On the left, the usual answer is to deny that there is any such reality. Just as conspiracy theorists prefer to take shelter in the comforting belief that 9/11 was the product of omnipotence and not of the unavoidable combination of evil, luck, and incompetence, the progressive mind tends to find calm in the heartfelt conviction that if we adjust our spreadsheets in the right way — and if we elect the correct people to public office — we will be able to plan and spend and cajole our way into the establishment of a heaven on earth. Thus did the arguments yesterday so dramatically shift and bend in the wind. Thus were their progenitors willing to say anything — yes, anything — in order to avoid the conclusion that the world can be a scary and unfair place and that there is often little we can do it about. The crash was caused by a lack of infrastructure spending that has left the railways in a dangerous shape!

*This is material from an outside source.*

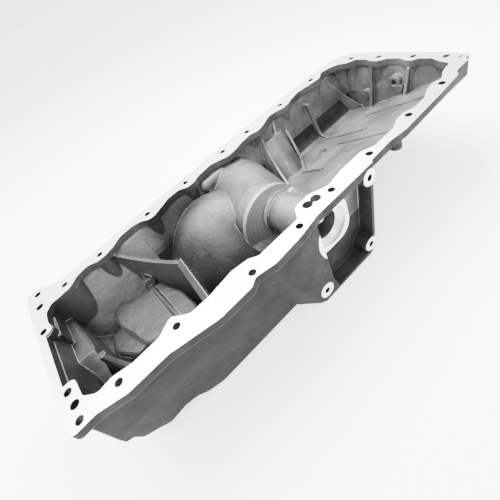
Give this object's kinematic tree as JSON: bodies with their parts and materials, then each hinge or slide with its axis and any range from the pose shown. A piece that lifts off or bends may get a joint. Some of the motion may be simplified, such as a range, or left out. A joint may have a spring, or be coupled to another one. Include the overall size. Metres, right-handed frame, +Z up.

No, it was caused by a lack of interest in finding a way to prevent human error! No, it was caused by a general American unwillingness to invest in the sort of trains they have in Europe or Japan! Republicans did it! Midwesterners who don’t use trains did it! The rich did it! Quick, throw money at the problem, and maybe it’ll go away!

Throwing money at a problem is not always the wrong thing to do, of course. But one has to wonder where the limiting principle is in this case. There is no department or organization in the world that would struggle to find a use for more cash were it to become available. If our standard is a) that more funding might potentially equal less death, and b) that all death must inevitably be assuaged by more funding, we will soon run out of treasure. Alternatively, if the conceit is less absolute — i.e. if we accept that we do not have infinite resources and that this debate is there about priorities — one will still have to question the choices that Amtrak’s boosters would have us make. To support federal spending on Amtrak is by definition to suppose that every dollar spent on the trains is money that could not be spent better elsewhere: not by taxpayers; not by businesses; not by other parts of the government; not on paying down the debt; not on anything else on this earth. This, naturally, is highly debatable. Per the agenda-less, data-driven denizens of Vox, Americans today are 17 times more likely to be killed in a car accident and 213 times more likely to be killed on a motorcycle than they are to be killed on a train. Trains, in other words, are relatively safe. That being so, one has to ask why anybody would advocate increasing the train budget. By rights, shouldn’t that money be going to General Motors or to Harley Davidson or to the various DMVs up and down the land? Shouldn’t it be “invested” in areas where it will be 17 and 213 times more useful? If it should not, why not? Why do those who wish to spend money on the trains and not on motorcycle safety not have blood on their hands, just as we are supposed to believe that those who wish to cut Amtrak’s budget do? Surely if Harley Davidson had a little more money, they could develop systems to save lives. Why, pray, are they being denied that money?

One’s answers to these questions will vary according to one’s ideological outlook and one’s broader political judgment. For my part, I am not wild about the idea of subsidizing Amtrak at all. Others, I know, want the state to underwrite a much wider network of trains, the better to discourage Americans from flying or from driving their cars. Such disagreements are reasonable and, perhaps, inevitable. And yet they are only instructive when indulged dispassionately. It may make us feel good to hover over rapidly cooling bodies and, searching for anything that might assuage our grief, entertain our “what ifs” and nominate our villains. But it is certainly no grounds for the establishment of public policy. Whether they are broke or they are flush, terrible — yes, even fatal — things happen to good people all the time. Accepting that this is inevitable is the first step toward maturity. In Philadelphia, the inevitable happened; and “shoulda, woulda, coulda” were the last words of the charlatans.